Well, once we have the tools of mass production, we can put ornaments all over it at no additional cost. And that’s what people did. To the point that the teacup was so ornamented that it barely worked any longer as a teacup, its function was compromised. This caused a negative reaction. The other thing is that increasingly production is separating the person who makes the object from the person who designs the object.

This is what the Industrial Revolution is doing. It’s creating a schism between conception and making. In response to this crisis, we see something called the Arts and Crafts movement, and the two leaders of the Arts and Crafts movement are the critic John Ruskin and William Morris. They thought the Arts and Crafts movement should effectively say no to the Industrial Revolution.
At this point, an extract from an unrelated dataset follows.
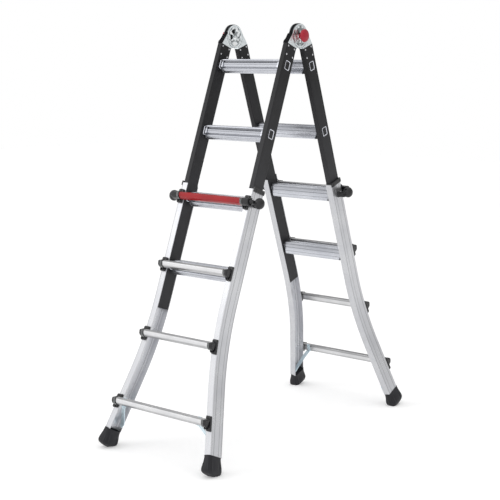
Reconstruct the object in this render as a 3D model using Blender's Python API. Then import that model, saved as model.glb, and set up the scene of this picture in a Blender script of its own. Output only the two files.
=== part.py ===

They aimed to recuperate earlier modes of expression. Let’s say non-academic modes of artistic expression. That’s what we should make. And how should we make it? Well, they wanted to avoid the split between the worker who designs and the worker who makes. They wanted to have an integration. This would lead to artistic movements around the world. So here in Spain, we have Modernismo.

We have Jugendstil. We have Art Nouveau. These are all basically the same thing. A look for a new way of making things. This would be picked up and carried elsewhere in the world. One of the important people to do this was a German by the name of Hermann Muthesius. And Muthesius has alternately been described as an industrial spy and a cultural attaché for the German Embassy in London.

What he did is he looked at the way the British had kind of solved this problem. How to integrate design into everyday life. Because at the 1876 World Exhibition in Philadelphia, the products of German industry were described literally as cheap and nasty. And it was the Germans who described it that way. So they were worried that they could only compete with the British on price.

And they said that’s not what we want to do. We want to compete on quality and on design. So what they did was they set up something called the Deutscher Werkbund, and Muthesius was one of the leaders. Muthesius had this idea: how many different teacups do we really need? Maybe there could be a typical German-style teacup, but that would be objectively the teacup, right?

And that we would make it high quality. On the other hand, Henry van de Velde, who was a Belgian painter, he thought that actually, somewhat more in line with the Arts and Crafts movement, it would be an opportunity for us to explore new possibilities. This new technology could lead us to make new things and a new style, a style that would involve the individual subjectivity of the artist.

And this debate would really be exposed at the 1914 Deutscher Werkbund exhibition in Cologne. There was a fight, basically, between these two sides. And if we look at one of the most important buildings at that exhibition, a theater designed by Henry van de Velde, we see that basically things were leaning towards the side of individual expression.

Now, World War One interrupts this utterly. After the war, the Werkbund takes a slightly different orientation. And this coincides with the beginning of what’s called the Modern Movement. The Modern Movement also thought about a before and after. The arrival of the Industrial Revolution mean that not only should we not make things that looked like the past, we should not work in the same way as the past.

So there are there are two important moments to talk about here. The first is the Deutscher Werkbund exhibition of 1927. What’s called the Weissenhofsiedlung. The Weissenhofsiedlung was an attempt to rethink how we live. In fact, the poster says “how to live”. The idea of the Weissenhofsiedlung, here we have architects like Mies van der Rohe and Le Corbusier showing a kind of mechanized, industrial style housing.

This is probably what we think of when we think of modern architecture: white boxes with ribbon windows. That’s the Weissenhofsiedlung. But contemporaneous with this is the founding of the Bauhaus. And the Bauhaus was an idea for a school that would educate across disciplines: architecture, design, textile design, graphic design, painting, and it would all add up to the complete work of art: the Gesamtkunstwerk. And here we get sort of leading talents in the world El Lissitzky, Wassily Kandinsky, Johannes Itten. And so what the Bauhaus aimed to do was to kind of continue the line, effectively the line that Muthesius had set out to adapt to an industrial culture. The Wassily Chair, which was designed by Marcel Breuer is kind of a design classic.

There’s the Brno chair designed by Mies van der Rohe, and let’s say the stacking tables designed by Josef Albers. These are sort of design classics that we have from the Bauhaus. But I think we face a similar moment now. The first reaction in the early days of the Arts and Crafts was to basically say no, but also an inward speculation on what should design be about, where should design come from.

And it eventually led to a kind of symbiotic relationship. Tools of industry, individual expression, function, all coming together. I think at its best, that’s what the Bauhaus promised. So as we grapple with AI, I think those lessons from the past can help us and help us accept the fact that we might not know what to do at first. And that it will and should trigger internal debate about how should we live, what should we make, and maybe most importantly, what is our role? What is the role of a designer in this process when we have tools that could perhaps do that job for us?